begin

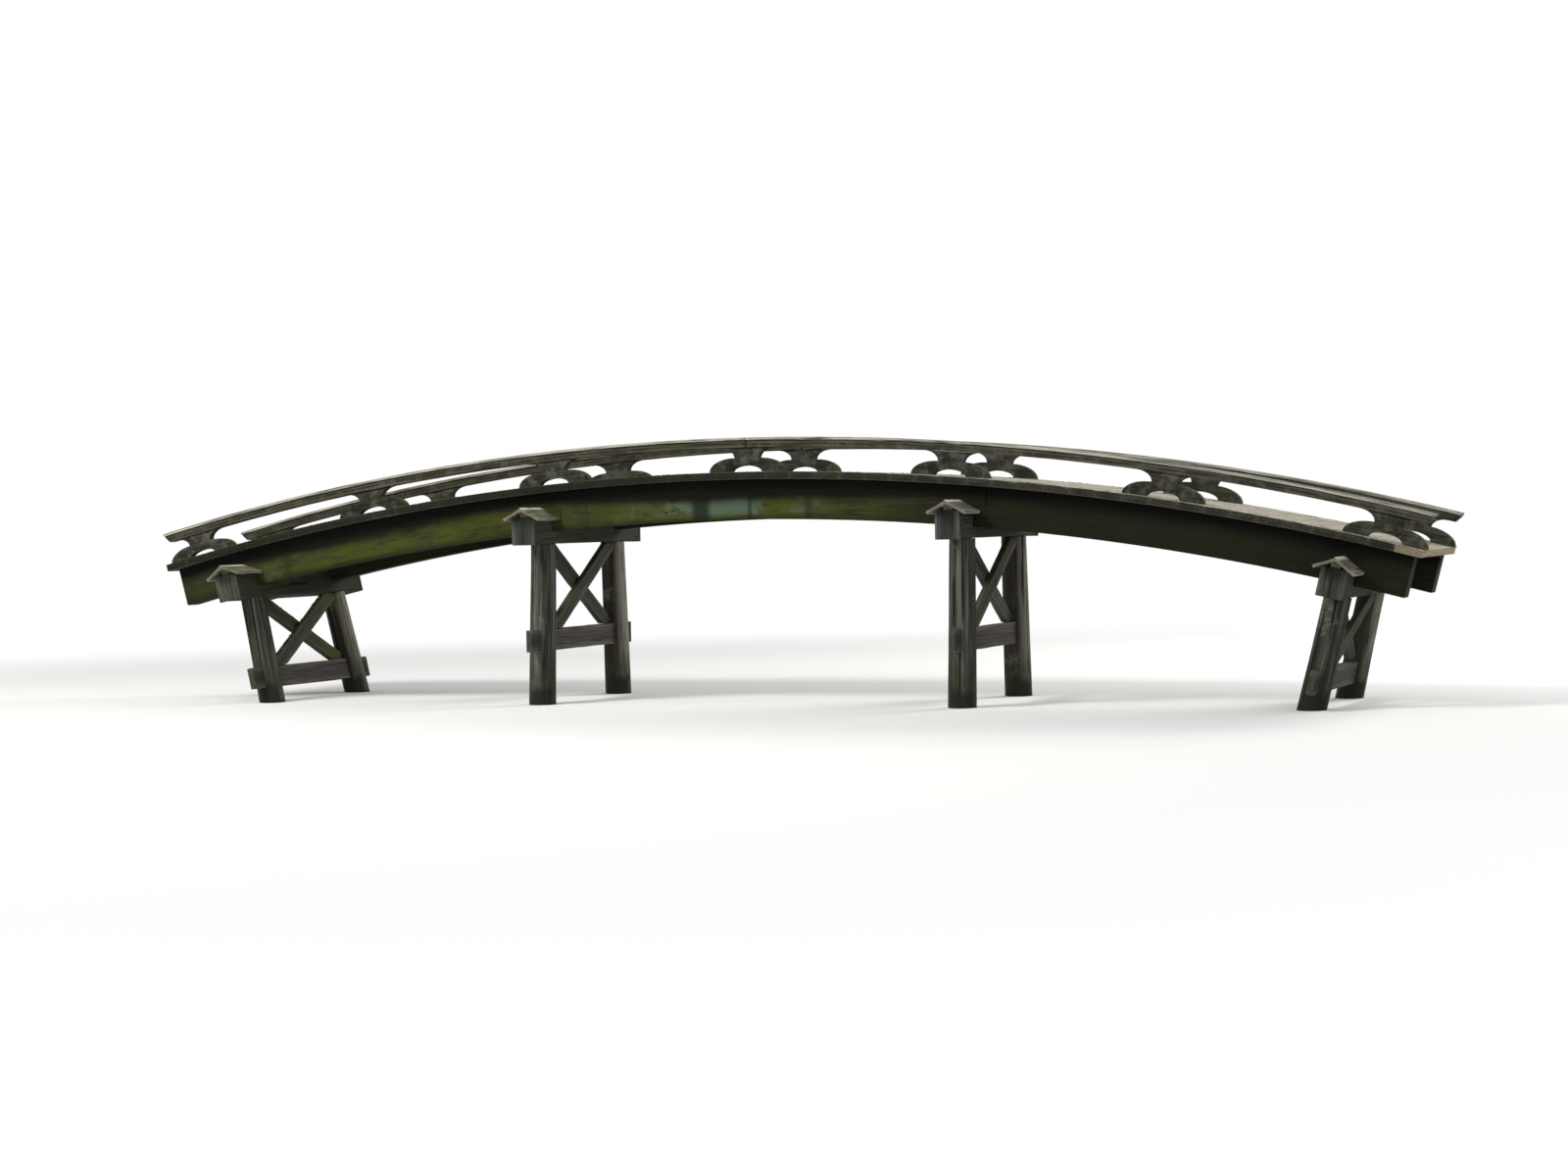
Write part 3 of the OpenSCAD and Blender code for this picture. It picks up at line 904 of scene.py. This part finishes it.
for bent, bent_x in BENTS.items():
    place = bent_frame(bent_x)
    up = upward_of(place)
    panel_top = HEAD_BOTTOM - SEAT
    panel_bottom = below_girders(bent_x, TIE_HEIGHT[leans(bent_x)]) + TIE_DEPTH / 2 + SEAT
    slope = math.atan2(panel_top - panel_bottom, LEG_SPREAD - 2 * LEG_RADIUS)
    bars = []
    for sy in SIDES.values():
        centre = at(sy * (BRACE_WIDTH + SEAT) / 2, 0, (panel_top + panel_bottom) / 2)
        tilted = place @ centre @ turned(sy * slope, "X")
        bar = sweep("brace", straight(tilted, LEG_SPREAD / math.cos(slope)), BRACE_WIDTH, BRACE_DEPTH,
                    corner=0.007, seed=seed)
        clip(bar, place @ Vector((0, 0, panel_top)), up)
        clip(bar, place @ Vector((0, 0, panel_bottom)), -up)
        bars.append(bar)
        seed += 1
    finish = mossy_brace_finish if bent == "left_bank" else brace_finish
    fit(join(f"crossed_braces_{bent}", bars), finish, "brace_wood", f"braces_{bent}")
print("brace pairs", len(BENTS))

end

Task brief -
Each line of the material should be echoed exactly.

Answer to the exercise -
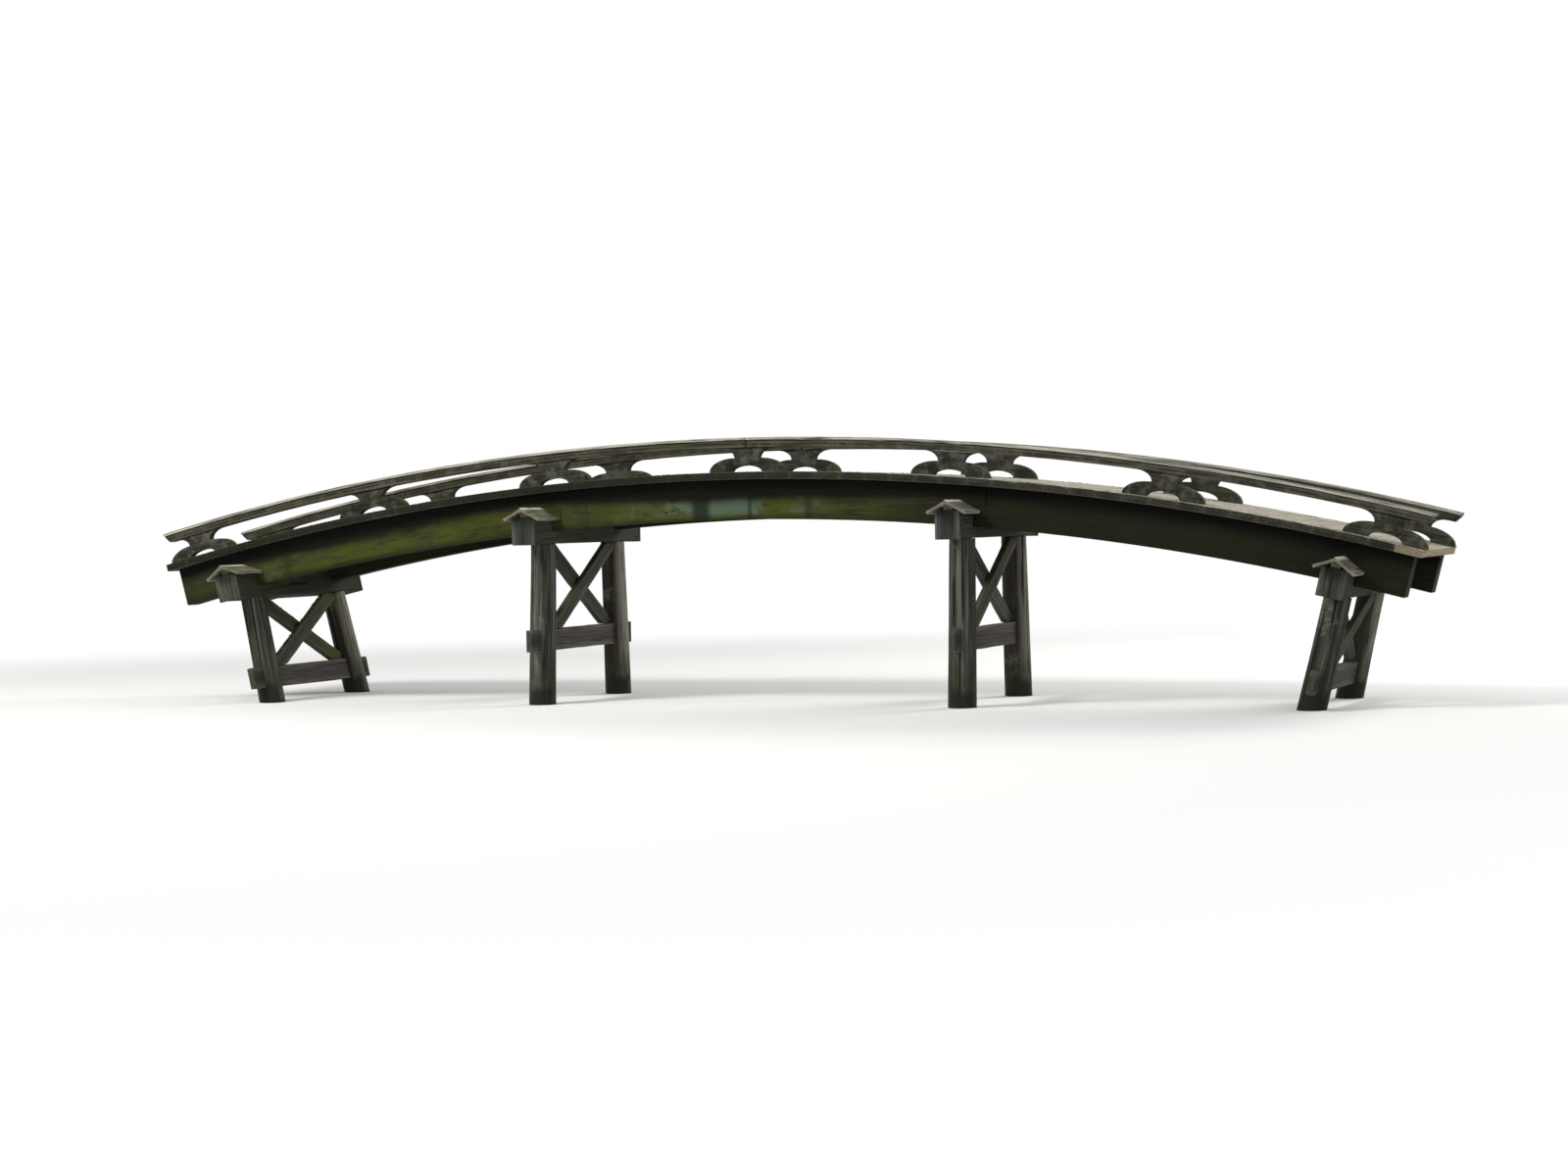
Write part 3 of the OpenSCAD and Blender code for this picture. It picks up at line 904 of scene.py. This part finishes it.
for bent, bent_x in BENTS.items():
    place = bent_frame(bent_x)
    up = upward_of(place)
    panel_top = HEAD_BOTTOM - SEAT
    panel_bottom = below_girders(bent_x, TIE_HEIGHT[leans(bent_x)]) + TIE_DEPTH / 2 + SEAT
    slope = math.atan2(panel_top - panel_bottom, LEG_SPREAD - 2 * LEG_RADIUS)
    bars = []
    for sy in SIDES.values():
        centre = at(sy * (BRACE_WIDTH + SEAT) / 2, 0, (panel_top + panel_bottom) / 2)
        tilted = place @ centre @ turned(sy * slope, "X")
        bar = sweep("brace", straight(tilted, LEG_SPREAD / math.cos(slope)), BRACE_WIDTH, BRACE_DEPTH,
                    corner=0.007, seed=seed)
        clip(bar, place @ Vector((0, 0, panel_top)), up)
        clip(bar, place @ Vector((0, 0, panel_bottom)), -up)
        bars.append(bar)
        seed += 1
    finish = mossy_brace_finish if bent == "left_bank" else brace_finish
    fit(join(f"crossed_braces_{bent}", bars), finish, "brace_wood", f"braces_{bent}")
print("brace pairs", len(BENTS))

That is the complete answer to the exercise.